WHAT YOU NEED TO DO:
Would you quote the material below in full and unchanged?
::: DATA PROVIDED
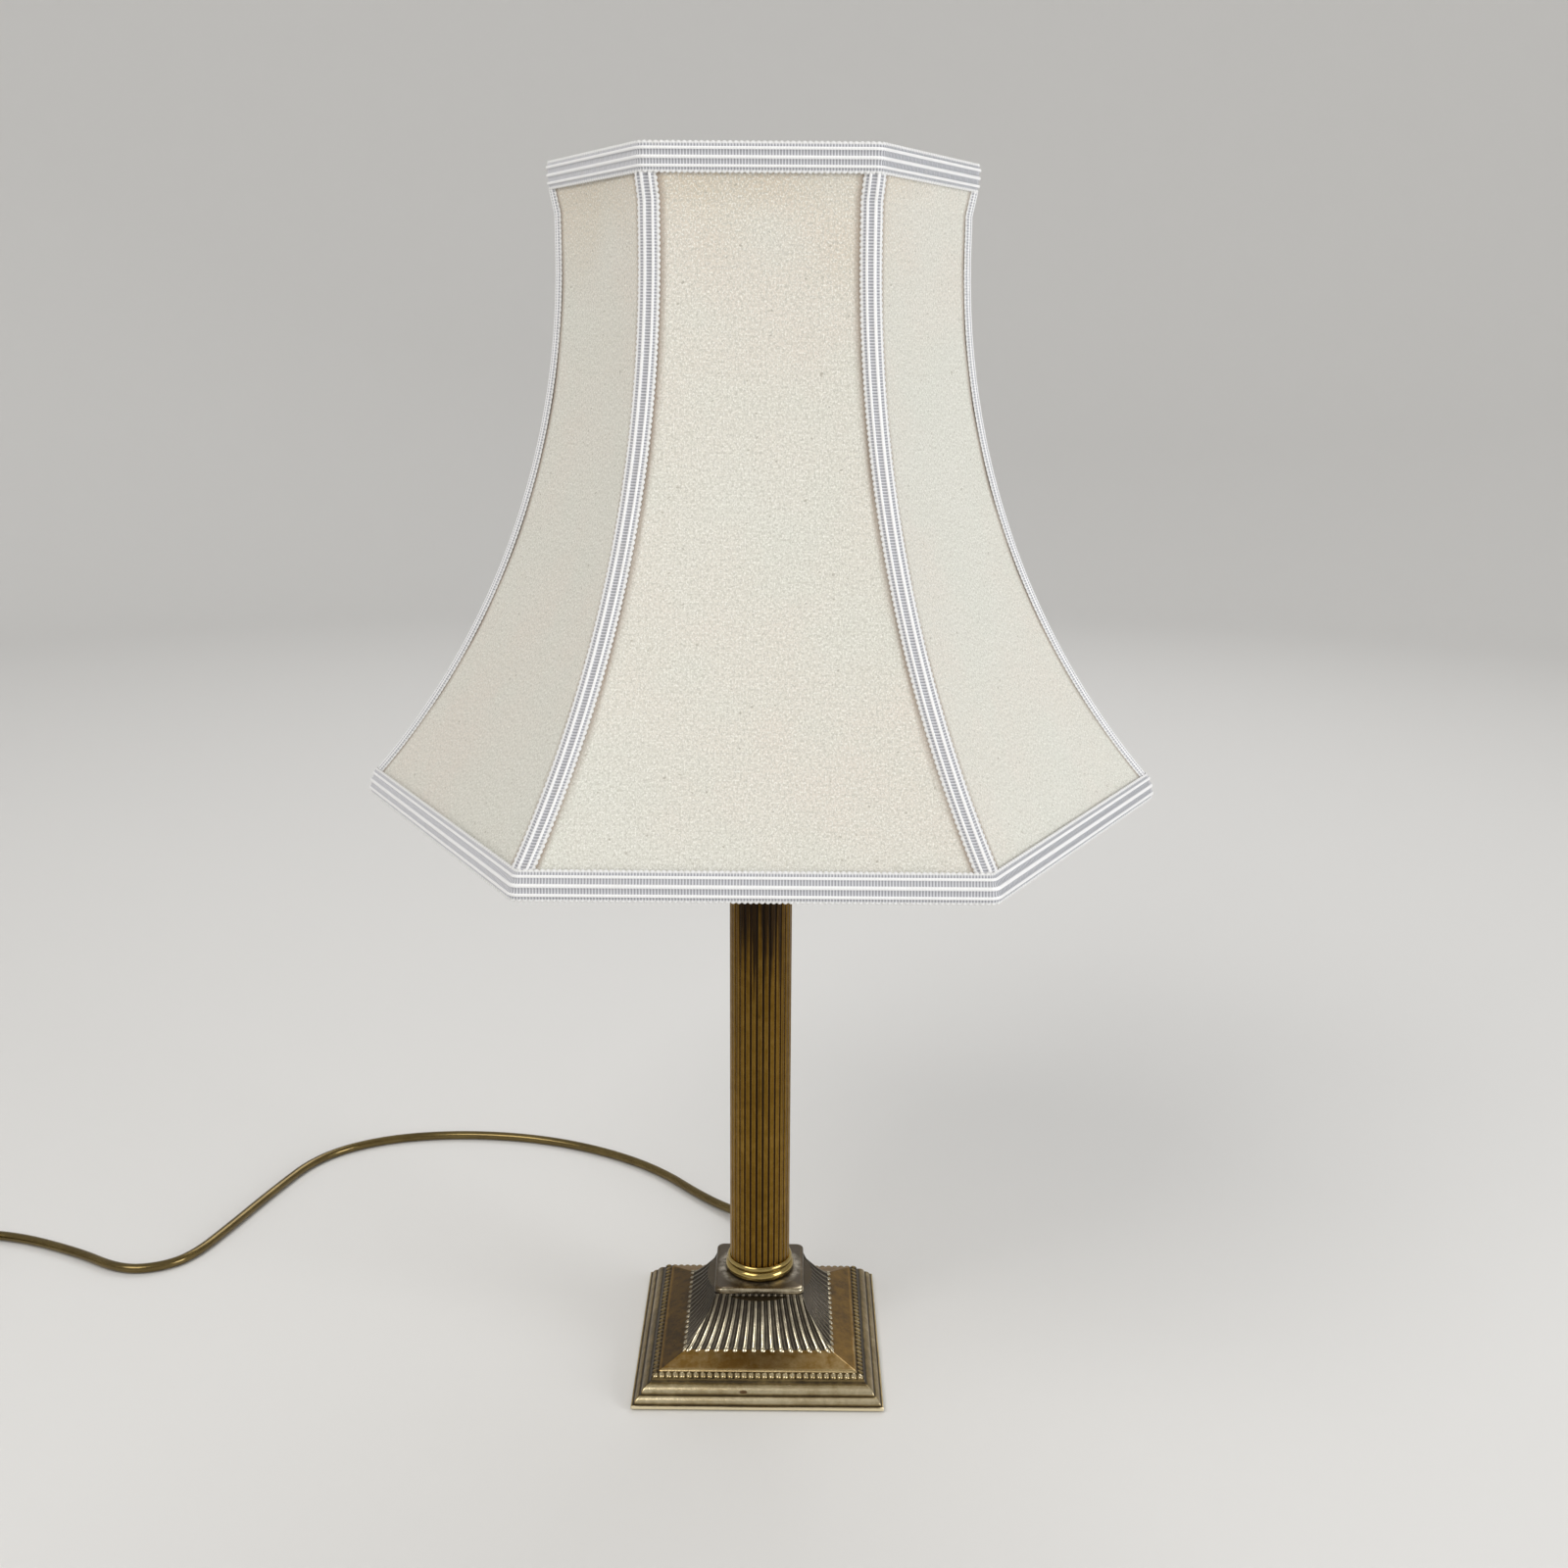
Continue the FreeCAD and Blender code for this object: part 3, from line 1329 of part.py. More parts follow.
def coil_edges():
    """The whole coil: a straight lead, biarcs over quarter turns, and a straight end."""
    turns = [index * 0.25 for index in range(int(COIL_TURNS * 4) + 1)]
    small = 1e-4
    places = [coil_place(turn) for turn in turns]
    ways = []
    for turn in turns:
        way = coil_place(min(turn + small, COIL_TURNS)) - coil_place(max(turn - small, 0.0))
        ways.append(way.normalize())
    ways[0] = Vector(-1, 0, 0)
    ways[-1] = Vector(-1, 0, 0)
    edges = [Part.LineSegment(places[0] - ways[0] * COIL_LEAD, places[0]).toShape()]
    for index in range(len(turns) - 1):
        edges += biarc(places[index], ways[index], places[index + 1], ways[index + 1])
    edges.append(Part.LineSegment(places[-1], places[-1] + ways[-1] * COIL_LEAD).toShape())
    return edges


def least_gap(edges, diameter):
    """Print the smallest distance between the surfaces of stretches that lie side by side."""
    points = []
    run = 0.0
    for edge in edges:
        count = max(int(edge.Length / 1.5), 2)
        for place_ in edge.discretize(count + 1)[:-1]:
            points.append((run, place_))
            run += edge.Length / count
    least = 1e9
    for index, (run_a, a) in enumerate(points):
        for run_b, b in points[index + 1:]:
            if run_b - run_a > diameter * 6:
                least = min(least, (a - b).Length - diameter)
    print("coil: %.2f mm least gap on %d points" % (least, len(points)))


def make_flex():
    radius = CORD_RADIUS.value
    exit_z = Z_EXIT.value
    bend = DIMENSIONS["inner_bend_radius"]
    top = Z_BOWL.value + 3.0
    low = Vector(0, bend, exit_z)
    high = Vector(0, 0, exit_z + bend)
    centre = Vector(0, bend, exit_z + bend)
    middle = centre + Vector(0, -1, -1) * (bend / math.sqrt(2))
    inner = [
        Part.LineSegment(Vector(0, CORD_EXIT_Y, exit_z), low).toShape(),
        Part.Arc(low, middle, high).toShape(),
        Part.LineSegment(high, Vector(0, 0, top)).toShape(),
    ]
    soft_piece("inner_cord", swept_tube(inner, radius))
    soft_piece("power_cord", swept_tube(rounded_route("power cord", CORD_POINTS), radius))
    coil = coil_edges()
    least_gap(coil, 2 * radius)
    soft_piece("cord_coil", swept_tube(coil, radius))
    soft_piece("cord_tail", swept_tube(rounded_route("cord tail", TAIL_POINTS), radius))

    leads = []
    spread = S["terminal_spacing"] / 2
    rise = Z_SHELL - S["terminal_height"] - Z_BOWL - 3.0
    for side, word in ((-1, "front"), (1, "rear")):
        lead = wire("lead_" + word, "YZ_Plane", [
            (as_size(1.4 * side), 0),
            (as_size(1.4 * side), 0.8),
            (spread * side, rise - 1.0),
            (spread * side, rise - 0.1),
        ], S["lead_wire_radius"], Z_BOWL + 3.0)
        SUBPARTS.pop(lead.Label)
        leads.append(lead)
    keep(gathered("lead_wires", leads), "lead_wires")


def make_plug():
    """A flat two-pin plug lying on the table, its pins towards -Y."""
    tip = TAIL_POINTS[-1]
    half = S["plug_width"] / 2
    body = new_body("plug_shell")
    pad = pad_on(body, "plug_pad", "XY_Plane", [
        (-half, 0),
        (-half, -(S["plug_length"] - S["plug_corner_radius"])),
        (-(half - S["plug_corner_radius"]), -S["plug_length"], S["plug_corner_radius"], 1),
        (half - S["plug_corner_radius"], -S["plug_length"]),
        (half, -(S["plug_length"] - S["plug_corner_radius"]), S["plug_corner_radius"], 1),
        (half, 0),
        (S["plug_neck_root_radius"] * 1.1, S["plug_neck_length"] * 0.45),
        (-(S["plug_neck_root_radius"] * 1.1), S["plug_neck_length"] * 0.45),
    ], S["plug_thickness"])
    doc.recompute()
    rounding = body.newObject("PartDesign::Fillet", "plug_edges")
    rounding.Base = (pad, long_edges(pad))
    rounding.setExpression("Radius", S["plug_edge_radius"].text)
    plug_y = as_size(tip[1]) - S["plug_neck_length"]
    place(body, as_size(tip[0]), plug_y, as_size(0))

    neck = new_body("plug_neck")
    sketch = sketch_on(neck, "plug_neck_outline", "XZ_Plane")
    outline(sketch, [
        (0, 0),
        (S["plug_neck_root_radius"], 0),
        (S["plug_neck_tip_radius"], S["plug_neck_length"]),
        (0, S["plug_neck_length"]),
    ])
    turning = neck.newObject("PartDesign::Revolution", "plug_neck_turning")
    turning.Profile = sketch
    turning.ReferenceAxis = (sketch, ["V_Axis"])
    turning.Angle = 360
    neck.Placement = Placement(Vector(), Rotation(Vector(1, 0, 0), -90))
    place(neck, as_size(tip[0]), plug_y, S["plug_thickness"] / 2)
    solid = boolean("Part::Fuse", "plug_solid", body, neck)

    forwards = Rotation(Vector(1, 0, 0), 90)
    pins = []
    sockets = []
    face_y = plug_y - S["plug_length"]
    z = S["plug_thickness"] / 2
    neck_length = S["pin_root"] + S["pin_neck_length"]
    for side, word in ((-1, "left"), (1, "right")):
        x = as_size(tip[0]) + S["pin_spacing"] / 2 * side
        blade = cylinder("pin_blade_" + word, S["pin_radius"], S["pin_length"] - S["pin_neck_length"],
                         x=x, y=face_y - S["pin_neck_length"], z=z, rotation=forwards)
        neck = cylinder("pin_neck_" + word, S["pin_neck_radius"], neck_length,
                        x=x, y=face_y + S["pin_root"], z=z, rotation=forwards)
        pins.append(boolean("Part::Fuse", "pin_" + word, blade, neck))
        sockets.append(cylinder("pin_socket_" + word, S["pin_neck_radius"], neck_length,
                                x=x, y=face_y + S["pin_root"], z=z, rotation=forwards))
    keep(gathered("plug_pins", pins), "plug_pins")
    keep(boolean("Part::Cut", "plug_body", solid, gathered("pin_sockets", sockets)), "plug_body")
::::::
EXERCISE RESPONSE:
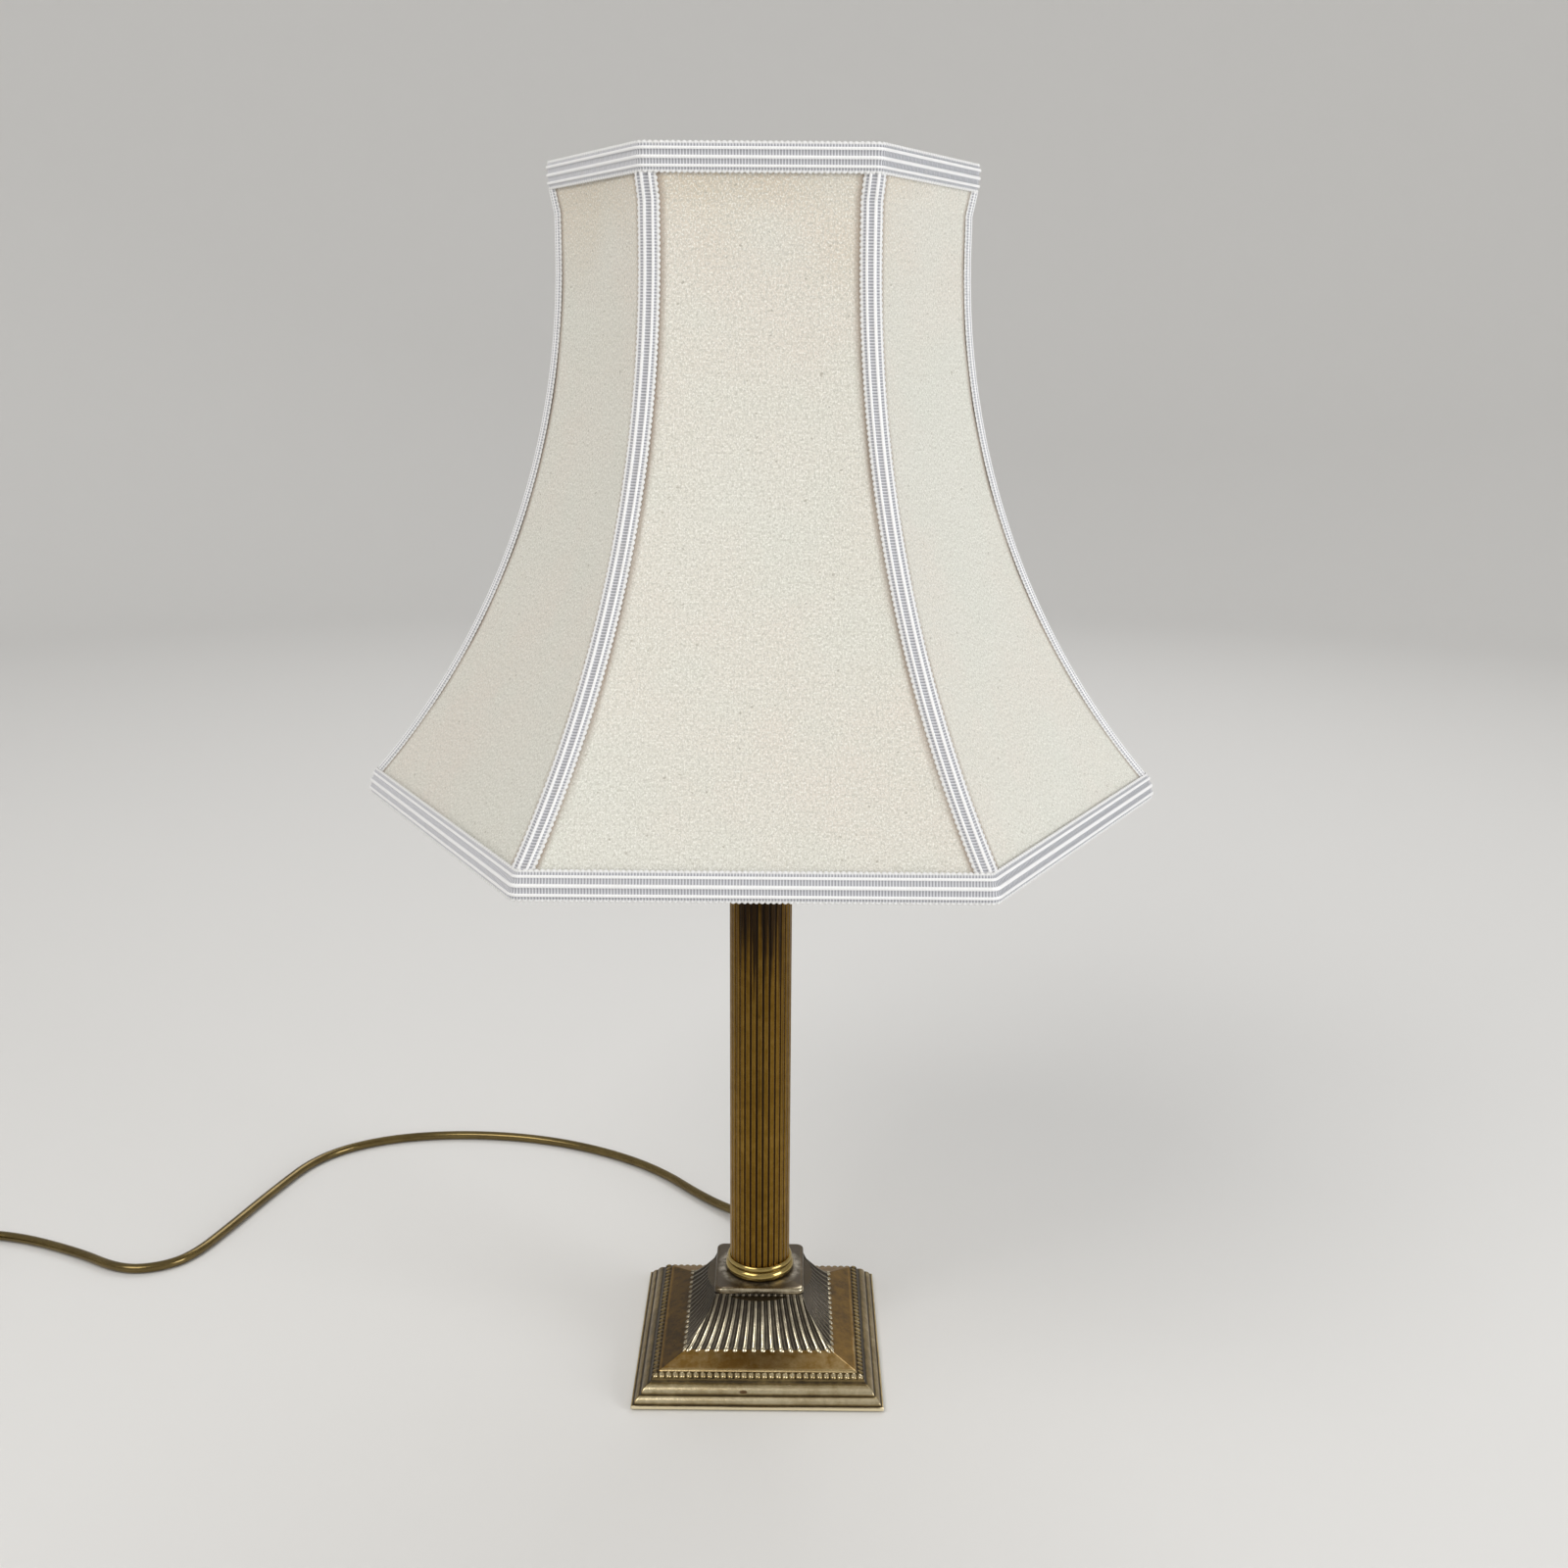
Continue the FreeCAD and Blender code for this object: part 3, from line 1329 of part.py. More parts follow.
def coil_edges():
    """The whole coil: a straight lead, biarcs over quarter turns, and a straight end."""
    turns = [index * 0.25 for index in range(int(COIL_TURNS * 4) + 1)]
    small = 1e-4
    places = [coil_place(turn) for turn in turns]
    ways = []
    for turn in turns:
        way = coil_place(min(turn + small, COIL_TURNS)) - coil_place(max(turn - small, 0.0))
        ways.append(way.normalize())
    ways[0] = Vector(-1, 0, 0)
    ways[-1] = Vector(-1, 0, 0)
    edges = [Part.LineSegment(places[0] - ways[0] * COIL_LEAD, places[0]).toShape()]
    for index in range(len(turns) - 1):
        edges += biarc(places[index], ways[index], places[index + 1], ways[index + 1])
    edges.append(Part.LineSegment(places[-1], places[-1] + ways[-1] * COIL_LEAD).toShape())
    return edges


def least_gap(edges, diameter):
    """Print the smallest distance between the surfaces of stretches that lie side by side."""
    points = []
    run = 0.0
    for edge in edges:
        count = max(int(edge.Length / 1.5), 2)
        for place_ in edge.discretize(count + 1)[:-1]:
            points.append((run, place_))
            run += edge.Length / count
    least = 1e9
    for index, (run_a, a) in enumerate(points):
        for run_b, b in points[index + 1:]:
            if run_b - run_a > diameter * 6:
                least = min(least, (a - b).Length - diameter)
    print("coil: %.2f mm least gap on %d points" % (least, len(points)))


def make_flex():
    radius = CORD_RADIUS.value
    exit_z = Z_EXIT.value
    bend = DIMENSIONS["inner_bend_radius"]
    top = Z_BOWL.value + 3.0
    low = Vector(0, bend, exit_z)
    high = Vector(0, 0, exit_z + bend)
    centre = Vector(0, bend, exit_z + bend)
    middle = centre + Vector(0, -1, -1) * (bend / math.sqrt(2))
    inner = [
        Part.LineSegment(Vector(0, CORD_EXIT_Y, exit_z), low).toShape(),
        Part.Arc(low, middle, high).toShape(),
        Part.LineSegment(high, Vector(0, 0, top)).toShape(),
    ]
    soft_piece("inner_cord", swept_tube(inner, radius))
    soft_piece("power_cord", swept_tube(rounded_route("power cord", CORD_POINTS), radius))
    coil = coil_edges()
    least_gap(coil, 2 * radius)
    soft_piece("cord_coil", swept_tube(coil, radius))
    soft_piece("cord_tail", swept_tube(rounded_route("cord tail", TAIL_POINTS), radius))

    leads = []
    spread = S["terminal_spacing"] / 2
    rise = Z_SHELL - S["terminal_height"] - Z_BOWL - 3.0
    for side, word in ((-1, "front"), (1, "rear")):
        lead = wire("lead_" + word, "YZ_Plane", [
            (as_size(1.4 * side), 0),
            (as_size(1.4 * side), 0.8),
            (spread * side, rise - 1.0),
            (spread * side, rise - 0.1),
        ], S["lead_wire_radius"], Z_BOWL + 3.0)
        SUBPARTS.pop(lead.Label)
        leads.append(lead)
    keep(gathered("lead_wires", leads), "lead_wires")


def make_plug():
    """A flat two-pin plug lying on the table, its pins towards -Y."""
    tip = TAIL_POINTS[-1]
    half = S["plug_width"] / 2
    body = new_body("plug_shell")
    pad = pad_on(body, "plug_pad", "XY_Plane", [
        (-half, 0),
        (-half, -(S["plug_length"] - S["plug_corner_radius"])),
        (-(half - S["plug_corner_radius"]), -S["plug_length"], S["plug_corner_radius"], 1),
        (half - S["plug_corner_radius"], -S["plug_length"]),
        (half, -(S["plug_length"] - S["plug_corner_radius"]), S["plug_corner_radius"], 1),
        (half, 0),
        (S["plug_neck_root_radius"] * 1.1, S["plug_neck_length"] * 0.45),
        (-(S["plug_neck_root_radius"] * 1.1), S["plug_neck_length"] * 0.45),
    ], S["plug_thickness"])
    doc.recompute()
    rounding = body.newObject("PartDesign::Fillet", "plug_edges")
    rounding.Base = (pad, long_edges(pad))
    rounding.setExpression("Radius", S["plug_edge_radius"].text)
    plug_y = as_size(tip[1]) - S["plug_neck_length"]
    place(body, as_size(tip[0]), plug_y, as_size(0))

    neck = new_body("plug_neck")
    sketch = sketch_on(neck, "plug_neck_outline", "XZ_Plane")
    outline(sketch, [
        (0, 0),
        (S["plug_neck_root_radius"], 0),
        (S["plug_neck_tip_radius"], S["plug_neck_length"]),
        (0, S["plug_neck_length"]),
    ])
    turning = neck.newObject("PartDesign::Revolution", "plug_neck_turning")
    turning.Profile = sketch
    turning.ReferenceAxis = (sketch, ["V_Axis"])
    turning.Angle = 360
    neck.Placement = Placement(Vector(), Rotation(Vector(1, 0, 0), -90))
    place(neck, as_size(tip[0]), plug_y, S["plug_thickness"] / 2)
    solid = boolean("Part::Fuse", "plug_solid", body, neck)

    forwards = Rotation(Vector(1, 0, 0), 90)
    pins = []
    sockets = []
    face_y = plug_y - S["plug_length"]
    z = S["plug_thickness"] / 2
    neck_length = S["pin_root"] + S["pin_neck_length"]
    for side, word in ((-1, "left"), (1, "right")):
        x = as_size(tip[0]) + S["pin_spacing"] / 2 * side
        blade = cylinder("pin_blade_" + word, S["pin_radius"], S["pin_length"] - S["pin_neck_length"],
                         x=x, y=face_y - S["pin_neck_length"], z=z, rotation=forwards)
        neck = cylinder("pin_neck_" + word, S["pin_neck_radius"], neck_length,
                        x=x, y=face_y + S["pin_root"], z=z, rotation=forwards)
        pins.append(boolean("Part::Fuse", "pin_" + word, blade, neck))
        sockets.append(cylinder("pin_socket_" + word, S["pin_neck_radius"], neck_length,
                                x=x, y=face_y + S["pin_root"], z=z, rotation=forwards))
    keep(gathered("plug_pins", pins), "plug_pins")
    keep(boolean("Part::Cut", "plug_body", solid, gathered("pin_sockets", sockets)), "plug_body")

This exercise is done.